Key Takeaways
- Russia bans crypto mining in 10 regions from 2025 to 2031.
- Key mining regions like Irkutsk face seasonal restrictions instead of bans.
- The bans aim to prevent energy shortages during peak consumption periods.
The Russian government has approved a six-year ban on cryptocurrency mining across 10 regions, set to take effect from Jan. 1, 2025, through March 15, 2031, according to a report by TASS.
The restrictions aim to prevent energy shortages and align with cryptocurrency mining regulations signed earlier this year.
Affected regions
Regions facing a complete ban include Dagestan, Chechnya, and North Ossetia, as well as Donetsk, Lugansk, Zaporizhzhia, and Kherson.
These bans apply to both individual miners and mining pool activities.
Seasonal restrictions
In contrast to the blanket bans, three Siberian regions—Irkutsk, Buryatia, and Zabaikalsky—will enforce seasonal mining restrictions during high-energy-demand periods.
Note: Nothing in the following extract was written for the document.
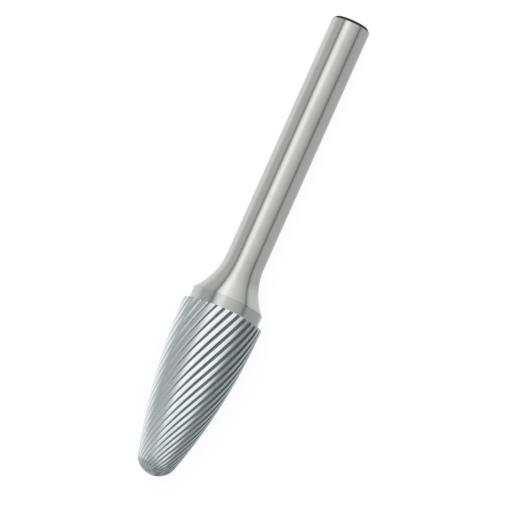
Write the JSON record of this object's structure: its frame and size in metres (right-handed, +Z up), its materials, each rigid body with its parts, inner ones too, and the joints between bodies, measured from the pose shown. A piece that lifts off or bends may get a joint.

In 2025, these measures will initially apply from Jan. 1 to March 15, and from Nov. 15 to March 15 in subsequent years.
Policy evolution
This approach reflects a shift from earlier plans to ban mining in 13 regions, including Irkutsk, a hub for large-scale mining due to its low electricity costs.
Irkutsk houses BitRiver’s first and largest data center, launched in 2019.
Industry impact
The restrictions highlight a nuanced strategy, balancing the need for energy stability with maintaining mining operations in vital areas.
Major mining firms, such as BitRiver, have declined to comment on the potential effects of these restrictions.